The 2009 National Assessment of Educational Progress — the “Nation’s Report Card” — shows that 86 percent of black fourth-grade students in Kentucky failed to achieve proficiency in math. In the eighth grade, only 29 percent of white students — 14 percent behind the national average — and 8 percent (that’s not a typo) of Kentucky’s black students achieved math proficiency.
Yet, the governor views the 1990 Kentucky Education Reform Act as “a stunning success.” Only the best of cheerleading instructors could spin the failure of 92 percent of our at-risk students into “a stunning success.”
That’s like calling the 59-0 thrashing the Tennessee Titans took last Sunday a “win.”
After 19 years and billions of dollars worth of KERA, 71 percent of white eight-grade students and 86 percent of blacks in Kentucky failed to reach math proficiency.
Gimme an “U-N-B-E-L-I-E-V-A-B-L-E!”
Between cheering routines, the governor said he wants his new task force “to think outside the box.”
But only a head cheerleader could say that with a straight face when the “task force” comes loaded with the same special interests and elitists who have produced the uninspiring education performance Kentucky suffers from today.
Oh sure, a few token reformists on this commission will attempt to satisfy some voting constituencies. But real reform? Don’t count on it.
Unlike a jack-in-the-box, this task force charged with thinking outside the box will produce no surprises — and no smiles on the faces of Kentucky school kids. The only thing popping up here is more of the same. More task forces. More talk. More money. More failure.

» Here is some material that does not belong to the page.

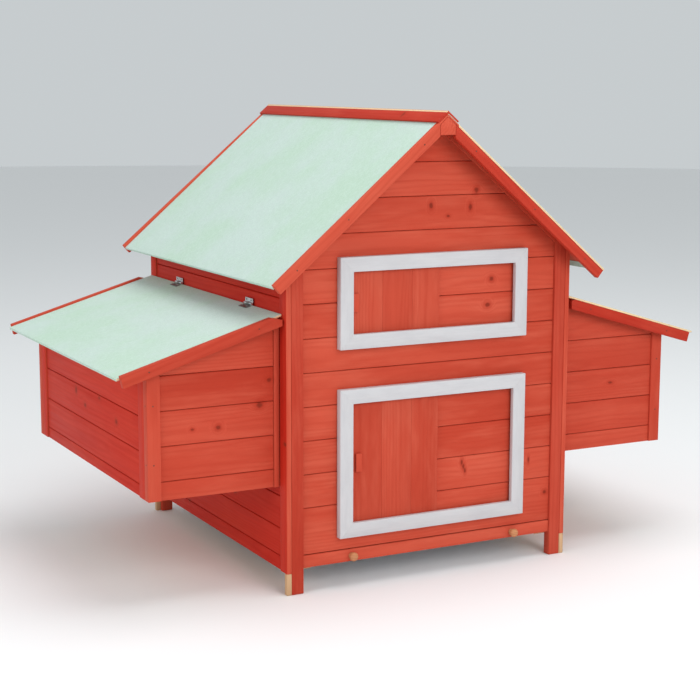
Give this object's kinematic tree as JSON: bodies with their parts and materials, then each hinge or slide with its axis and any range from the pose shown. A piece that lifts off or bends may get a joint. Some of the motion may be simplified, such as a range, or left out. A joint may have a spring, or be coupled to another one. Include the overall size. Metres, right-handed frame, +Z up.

Why should we be confident about the prospects for better schools when many of the commonwealth’s education “players” have been around as long as KERA has failed?
Does anyone really think that Education Cabinet Secretary Helen Mountjoy or Brent McKim of the Jefferson County Teachers Association actually want to take the field against frustrated black pastors from low-income communities who have come face-to-face with the results of the failed policies Mountjoy and McKim support every day?
Gimme a “N-O W-A-Y!”
Besides, with so many experts on this panel, why should it take until the end of 2010 before they offer their recommendations for “re-energizing” Kentucky’s education system, as the governor so nicely put it? Apparently, we have yet another year of task forces, talk, money and failure to look forward to.
Gimme an “A-T-T-A-B-O-Y!!”
Meanwhile, when you ask the governor about supporting a successful out-of-the-box (and out-of-our-state) idea that works — charter schools — the governor stops cheering.
He knows Big Labor opposes the idea of allowing public schools to operate independently of stifling union contracts.
“That’s one of the ideas,” Beshear says (less than enthusiastically).
Gimme a “Y-E-A-H, R-I-G-H-T.”
Jim Waters is director of policy and communications for the Bluegrass Institute, Kentucky’s free-market think tank. Reach him at jwaters@freedomkentucky.com.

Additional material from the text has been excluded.